Redacción (Jueves, 19-09-2019, Gaudium Press) En la frontera con el estado de San Pablo, rodeado de verdes montes, se localiza el municipio minero de Claraval. Para quien, pasando por la carretera, avista por primera vez el aglomerado de casas simples habitadas por poco más de 4.500 almas, es difícil imaginar que la pequeña ciudad pueda proporcionar al visitante una sorpresa como aquella con la cual nos deparamos: un monasterio cisterciense, con su imponente iglesia neogótica.
Se trata de un convento de erección relativamente reciente: en 1969 veintitrés jóvenes iniciaron la vida comunitaria en el recién construido edificio, cuyos orígenes se remontan a dos décadas atrás, cuando cuatro monjes cistercienses provenientes de Italia llegaron a la región.
¿Qué habrán pensado ellos al contemplar el bello panorama, típicamente brasileño, donde pastajes salpicados de palmeras disputaban espacio con amplios cafetales? ¿Podrían imaginar aquellos religiosos europeos lo que habría de nacer en ese ambiente medio paulista y medio minero, en el cual se funden en una afectuosa amalgama Fe y cultura, tradición y futuro?
No lo sabemos.

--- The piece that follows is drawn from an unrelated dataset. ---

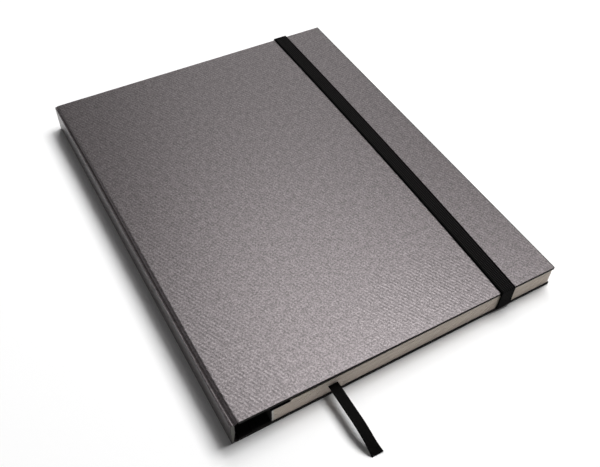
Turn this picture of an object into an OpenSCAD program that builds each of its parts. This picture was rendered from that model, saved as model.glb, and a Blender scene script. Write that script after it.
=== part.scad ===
// Slim notebook with a wrap-around paper case, a square hollow spine, an elastic closure
// and a ribbon marker. It lies closed on a table with its front cover upward.
// X runs from the spine to the fore edge, Y from the tail to the head and Z up from the
// table. The origin is the middle of the closed covers, on the table. Sizes are in mm.

/* [Cover] */
// Width of the closed notebook, from the spine face to the fore edge
cover_w = 190.5; // [120:0.5:260]
// Height of the covers, from the tail edge to the head edge
cover_h = 247.5; // [160:0.5:360]
// Thickness of the closed notebook at the spine
spine_h = 17.6; // [12:0.1:40]
// Thickness of the closed notebook at the fore edge
fore_h = 14.8; // [10:0.1:38]
// Thickness of the black board in each cover
board_t = 1.7; // [0.6:0.1:2.5]
// Thickness of the ribbed grey paper around the case
paper_t = 0.2; // [0.12:0.01:0.4]

/* [Folds] */
// Distance from the spine face to the spine edge of each cover board
joint_w = 4.3; // [3.9:0.1:7]
// Radius of the two long arrises of the spine
arris_r = 0.75; // [0.5:0.05:1.2]
// How far each arris stands below the outer face of its cover
arris_drop = 0.35; // [0.1:0.05:0.8]
// Radius of the pressed groove beside each arris
groove_r = 2.2; // [1.9:0.1:6]
// Radius of the paper over the spine edge of each cover board
shoulder_r = 0.9; // [0.6:0.05:1.2]
// Distance from the outer faces in to the line that each fold turns about
fold_in = 1.2; // [1:0.05:1.6]
// Distance from that line out to where the paper is parted for the fold
part_r = 1.45; // [1.35:0.05:1.6]
// Clearance between the two parted edges of the paper
part_gap = 0.06; // [0.03:0.01:0.1]

/* [Spine] */
// Thickness of the bare greyboard stiffener in the spine
stiffener_t = 1.9; // [1:0.1:2.6]
// Distance from the spine face to the back of the page block
hollow_w = 22.2; // [12:0.1:30]

/* [Page block] */
// Distance of the page edges inside the tail and head edges of the covers
page_inset = 0.45; // [0:0.05:4]
// Distance of the page edges inside the fore edge of the covers
fore_inset = 0.6; // [0:0.1:4]
// Air left under the front cover at the back of the block
cover_gap = 2.4; // [0.2:0.1:4]
// Air left under the front cover at the fore edge
fore_gap = 0.1; // [0.05:0.05:1]

/* [Lining] */
// Thickness of the liner paper glued down the back of the block
liner_t = 1.0; // [0.3:0.1:1.5]
// Thickness of the black cloth strip that holds the block
cloth_t = 0.6; // [0.2:0.1:0.8]
// Width of the strip over the first page
cloth_over = 9.8; // [5:0.1:20]
// Width of the strip glued down to the back board
cloth_under = 10; // [4:0.5:14]
// Depth that the strip and its glue press into the first pages
cloth_press = 1.3; // [0.8:0.1:1.6]

/* [Elastic] */
// Width of the elastic band
band_w = 9.4; // [4:0.1:20]
// Thickness of the elastic band
band_t = 0.8; // [0.4:0.05:1.2]
// Distance from the fore edge to the middle of the band
band_in = 31.2; // [12:0.1:60]
// Length of each end of the band, glued between the last page and the back board
tongue_l = 15; // [8:1:40]
// Clearance of the band from the cover edges
band_gap = 0.1; // [0.05:0.05:0.5]

/* [Ribbon] */
// Width of the ribbon marker
ribbon_w = 5.0; // [3:0.1:9]
// Thickness of the ribbon marker
ribbon_t = 0.3; // [0.2:0.05:0.4]
// Distance from the spine face to the middle of the ribbon
ribbon_x = 54.1; // [40:0.1:80]
// Height of the ribbon between the pages, above the table
ribbon_z = 8; // [5.5:0.1:10]
// Length of the ribbon that leaves the tail level, before it droops
ribbon_level = 20; // [5:1:40]
// Radius of the droop down to the table
ribbon_r = 22.5; // [20:0.5:80]
// Length of the ribbon between the pages
ribbon_inside = 235; // [100:1:340]

/* [Hidden] */
$fn = 96;
eps = 0.02;
cover_t = board_t + paper_t;
// The two halves of the case section are drawn this far past its middle, so that they join
half_lap = 0.5;
mid_z = spine_h / 2 - half_lap;
// The front cover slopes down to the fore edge about the fold line at the top of the spine
fold_top = [fold_in, spine_h - fold_in];
fold_foot = [fold_in, fold_in];
slope = asin((spine_h - fore_h) / (cover_w - fold_in));
function under_cover(x) = spine_h - cover_t - (x - fold_in) * tan(slope);
// Three tangent arcs draw the fold: arris, groove and shoulder
arc_steps = 12;
arris_c = [arris_r, spine_h - arris_drop - arris_r];
shoulder_c = [joint_w + 0.3, spine_h - shoulder_r];
span = norm(shoulder_c - arris_c);
along = (shoulder_c - arris_c) / span;
reach = (pow(span, 2) + pow(arris_r + groove_r, 2) - pow(shoulder_r + groove_r, 2)) / (2 * span);
rise = sqrt(pow(arris_r + groove_r, 2) - pow(reach, 2));
groove_c = arris_c + reach * along + rise * [-along[1], along[0]];
function heading(p, q) = atan2(q[1] - p[1], q[0] - p[0]);
to_arris = heading(groove_c, arris_c) + 360;
to_shoulder = heading(groove_c, shoulder_c) + 360;
function arc(c, r, from, to) = [for (i = [0 : arc_steps])
    let (a = from + (to - from) * i / arc_steps) c + r * [cos(a), sin(a)]];
// The page block
pages_x0 = hollow_w;
pages_x1 = cover_w - fore_inset;
pages_l = cover_h - 2 * page_inset;
pages_back_z = under_cover(pages_x0) - cover_gap;
pages_fore_z = under_cover(pages_x1) - fore_gap;
function pages_top(x) = pages_back_z
    + (pages_fore_z - pages_back_z) * (x - pages_x0) / (pages_x1 - pages_x0);
pages_slope = atan((pages_back_z - pages_fore_z) / (pages_x1 - pages_x0));
cloth_x0 = pages_x0 - liner_t - cloth_t;
cloth_x1 = pages_x0 + cloth_over - 1;
press_z = pages_top(cloth_x1) - cloth_press;
// The elastic
band_x0 = cover_w - band_in - band_w / 2;
band_top = under_cover(band_x0) + cover_t + band_gap;
band_out = band_gap + band_t;
tongue_z = cover_t + 0.05;
// The ribbon's droop ends where its lower corner meets the table
droop_c = [page_inset - ribbon_level, ribbon_z - ribbon_r];
droop = acos((eps - droop_c[1]) / (ribbon_r - ribbon_t / 2));

// Places a part drawn from the corner where the spine, the tail and the table meet
module placed() translate([-cover_w / 2, -cover_h / 2, 0]) children();

// A section in X and Z run from y0 for a length in Y
module run_y(y0, len) translate([0, y0 + len, 0]) rotate([90, 0, 0])
    linear_extrude(height = len) children();

// A section in Y and Z run from x0 for a length in X
module run_x(x0, len) translate([x0, 0, 0]) rotate([90, 0, 90])
    linear_extrude(height = len) children();

// The same section turned over about the middle height of the spine
module turned_over() translate([0, spine_h]) mirror([0, 1]) children();

// Front cover tipped about its fold line, so that it lies on the thinner fore edge
module tipped() translate([fold_top[0], 0, fold_top[1]]) rotate([0, slope, 0])
    translate([-fold_top[0], 0, -fold_top[1]]) children();

// Upper half of the case section, solid up to its outer face less a skin
module case_half(skin) polygon(concat(
    [[skin, mid_z]],
    arc(arris_c, arris_r - skin, 180, to_arris - 180),
    arc(groove_c, groove_r + skin, to_arris, to_shoulder),
    arc(shoulder_c, shoulder_r - skin, to_shoulder - 180, 90),
    [[cover_w, spine_h - skin], [cover_w, mid_z]]));

// Covering paper of the upper half of the case
module case_skin() difference() {
    case_half(0);
    case_half(paper_t);
}

// Covering paper of one cover, outside the parting at its fold
module cover_skin() difference() {
    intersection() {
        case_skin();
        translate([fold_top[0], spine_h / 2]) square([cover_w, spine_h]);
    }
    translate(fold_top) circle(part_r + part_gap);
}

// Board of one cover, under its covering
module cover_board() intersection() {
    case_half(paper_t);
    translate([joint_w, spine_h - cover_t]) square([cover_w - joint_w, cover_t]);
}

// Covering paper of half the spine, inside the parting at its fold
module spine_skin() intersection() {
    case_skin();
    union() {
        translate([0, mid_z]) square([fold_top[0], spine_h - mid_z]);
        translate(fold_top) circle(part_r);
    }
}

// Stiffener of half the spine, under its covering
module spine_core() intersection() {
    case_half(paper_t);
    translate([0, mid_z]) square([paper_t + stiffener_t, spine_h - mid_z]);
}

// Loop of the elastic in Y and Z, from the outside less a wall
module band_loop(wall, bottom) {
    w = cover_h + 2 * (band_out - wall);
    r = max(band_out - wall, eps);
    top = band_top + band_t - wall;
    translate([wall - band_out, bottom]) square([w, top - r - bottom]);
    translate([wall - band_out + r, bottom]) square([w - 2 * r, top - bottom]);
    for (y = [wall - band_out + r, cover_h + band_out - wall - r])
        translate([y, top - r]) circle(r);
}

// Black board inside the back cover, its cut edges left bare
module back_board() placed() color("#141414")
    run_y(0, cover_h) turned_over() cover_board();

// Ribbed grey paper outside the back board, ending in the pressed groove
module back_covering() placed() color("#8e898b")
    run_y(0, cover_h) turned_over() cover_skin();

// Pages glued at the back into one block, thinner at the fore edge
module page_block() placed() color("#d8cfb8") difference() {
    run_y(page_inset, pages_l) difference() {
        polygon([[pages_x0, cover_t], [pages_x1, cover_t],
                 [pages_x1, pages_fore_z], [pages_x0, pages_back_z]]);
        translate([pages_x0 - 1, press_z]) square([cloth_x1 - pages_x0 + 1, spine_h]);
    }
    // Room for the ribbon, pinched between two leaves
    translate([ribbon_x - ribbon_w / 2, page_inset - 1, ribbon_z - ribbon_t / 2])
        cube([ribbon_w, ribbon_inside + 1, ribbon_t]);
    // Last pages dented by the glued ends of the elastic
    for (y = [-1, cover_h - tongue_l])
        translate([band_x0 - band_gap, y, cover_t - 1])
            cube([band_w + 2 * band_gap, tongue_l + 1, 1 + band_t + 2 * eps + 0.05]);
}

// Liner paper glued down the back of the block
module spine_liner() placed() color("#b9b4ac")
    translate([pages_x0 - liner_t, page_inset, cover_t])
        cube([liner_t, pages_l, press_z - cover_t]);

// Black cloth strip over the first page, down the back and under onto the back board
module hinge_strip() placed() color("#161616") run_y(page_inset, pages_l) {
    translate([cloth_x0, press_z]) square([cloth_x1 - cloth_x0, cloth_t]);
    translate([cloth_x0, cover_t]) square([cloth_t, press_z + cloth_t - cover_t]);
    translate([cloth_x0 - cloth_under, cover_t]) square([cloth_under + cloth_t, cloth_t]);
}

// Elastic band around the closed covers, its ends turned in over the back board
module elastic_band() placed() color("#121212") run_x(band_x0, band_w) {
    difference() {
        band_loop(0, tongue_z);
        band_loop(band_t, tongue_z - 1);
    }
    for (y = [-band_out, cover_h - tongue_l])
        translate([y, tongue_z]) square([tongue_l + band_out, band_t]);
}

// Ribbon marker, level out of the pages and then drooping to the table
module ribbon_marker() placed() color("#171717") run_x(ribbon_x - ribbon_w / 2, ribbon_w) {
    translate([droop_c[0], ribbon_z - ribbon_t / 2])
        square([ribbon_inside + page_inset - droop_c[0] - 1, ribbon_t]);
    translate(droop_c) intersection() {
        difference() {
            circle(ribbon_r + ribbon_t / 2);
            circle(ribbon_r - ribbon_t / 2);
        }
        polygon([[0, 0], [0, 1.5 * ribbon_r],
                 1.5 * ribbon_r * [-sin(droop), cos(droop)]]);
    }
}

// Greyboard stiffener of the hollow spine
module spine_stiffener() placed() color("#aaa59f") run_y(0, cover_h) {
    spine_core();
    turned_over() spine_core();
}

// Ribbed grey paper around the spine and into both grooves
module spine_covering() placed() color("#8e898b") run_y(0, cover_h) {
    spine_skin();
    turned_over() spine_skin();
}

// Black board inside the front cover, its cut edges left bare
module front_board() placed() color("#141414") tipped() run_y(0, cover_h) cover_board();

// Ribbed grey paper outside the front board, ending in the pressed groove
module front_covering() placed() color("#8e898b") tipped() run_y(0, cover_h) cover_skin();

back_board();
back_covering();
page_block();
spine_liner();
hinge_strip();
elastic_band();
ribbon_marker();
spine_stiffener();
spine_covering();
front_board();
front_covering();
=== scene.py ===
import math
import random

import bpy
from mathutils import Matrix, Vector


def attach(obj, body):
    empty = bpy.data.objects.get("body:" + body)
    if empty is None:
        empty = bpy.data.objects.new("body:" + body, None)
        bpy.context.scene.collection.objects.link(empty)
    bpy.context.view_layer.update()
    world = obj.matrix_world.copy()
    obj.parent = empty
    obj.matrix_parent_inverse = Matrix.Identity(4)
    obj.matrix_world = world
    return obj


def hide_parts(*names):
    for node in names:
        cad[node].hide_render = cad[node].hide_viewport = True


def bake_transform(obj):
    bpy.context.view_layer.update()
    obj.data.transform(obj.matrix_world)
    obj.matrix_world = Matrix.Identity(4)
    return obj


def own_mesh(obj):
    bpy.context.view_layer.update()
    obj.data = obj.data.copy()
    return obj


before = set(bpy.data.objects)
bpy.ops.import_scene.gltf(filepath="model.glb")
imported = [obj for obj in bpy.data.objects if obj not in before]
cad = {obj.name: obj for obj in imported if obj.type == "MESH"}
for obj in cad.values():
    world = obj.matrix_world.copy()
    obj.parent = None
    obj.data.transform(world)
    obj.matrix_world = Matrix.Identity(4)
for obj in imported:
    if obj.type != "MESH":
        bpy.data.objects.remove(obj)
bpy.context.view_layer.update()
mm = 0.001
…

Algo, sin embargo, los llevó a instalarse allí y dar inicio a la construcción de un imponente monasterio. Para los pilares, hicieron tallar y transportar enormes bloques de piedra, algunos pesando tres toneladas, sin contar con ayuda de maquinaria apropiada. Los habitantes de la región fabricaron ladrillos y confeccionaron los elementos decorativos. De ese esfuerzo resultó el magnífico templo, de armonía y belleza
sorprendentes.
Mantener vivo el espíritu de la fundación
Amanecía cuando llegamos a Claraval. El sol nacía por atrás de las risueñas montañas de la Sierra de la Canastra mientras la campana de la abadía anunciaba la hora de la Santa Misa conventual, franqueada a todos cuantos de ella quisieran participar.
Al ingresar al sagrado recinto y ver los monjes sentados en el coro, recogidos en silenciosa oración, nuestra imaginación retrocedió al año 1098, cuando Roberto de Champagne fundó el primer monasterio cisterciense, deseoso de dar un paso adelante en el ideal de vida monástica propuesto por San Benito.
En efecto, ¿qué son 900 años cuando se busca mantener vivo el espíritu de la fundación? Ora et labora es el lema de la familia benedictina. La oración y el trabajo son las dos columnas en las cuales se basó la vida de los primeros discípulos del santo de Nursia y son también las que sustentan los cinco monasterios cistercienses masculinos y los tres femeninos que existen actualmente en Brasil.
Una forma sabia y eficaz de organizar la vida temporal
La historia medieval está cuajada de momentos donde a la sombra de una abadía benedictina florece toda una región. No es cosa de extrañar, pues de la mano de un auténtico religioso emana no solo el alimento espiritual, sino también una forma de organizar la vida temporal de acuerdo con criterios sabios y eficaces.
Algo semejante ocurrió al ser fundado en Claraval el Monasterio de Nuestra Señora del Divino Espíritu Santo. Se debe a la iniciativa de los monjes el primer hospital del municipio. Fueron ellos también quienes consiguieron llevar hasta allá la red eléctrica. Y hasta hoy habitantes de la región encuentran trabajo en los cafetales plantados por la comunidad, en la elaboración de dulces y licores artesanales, o en la panadería del convento.
¡Y qué delicia son los panes hechos por esos monjes! Bien pudimos comprobarlo, tomando el desayuno y almorzando con ellos, invitados por el Prior, según el espíritu de fraternal acogida peculiar de la Orden Cisterciense.
Como los dos arcos de una ojiva
Vale la pena, lector, detenerse por algunos momentos en las fotografías estampadas en estas páginas, contemplando la nobleza y la simplicidad que caracterizan la arquitectura del monasterio.
Aunque construido en pleno siglo XX, las columnas, las ventanas y los elementos decorativos del monasterio ostentan las características del gótico primigenio. Más todavía, buscan participar de una misma esencia arquitectónica y transmitir un mismo espíritu. En Claraval, como en los edificios cistercienses de la Edad Media, pobreza y grandeza se funden como los dos arcos de una ojiva, apuntando para el cielo.
Bajo la saludable influencia de ese ambiente, y con los ecos del cántico del Oficio Divino todavía resonando en nuestros corazones, no pudimos evitar una singular sensación: quien visita Claraval y allí se deja arrebatar por el carisma de la Orden del Císter, se tiene la impresión de que atrás de cada columna hay un monje rezando, y atrás de cada monje está su fundador.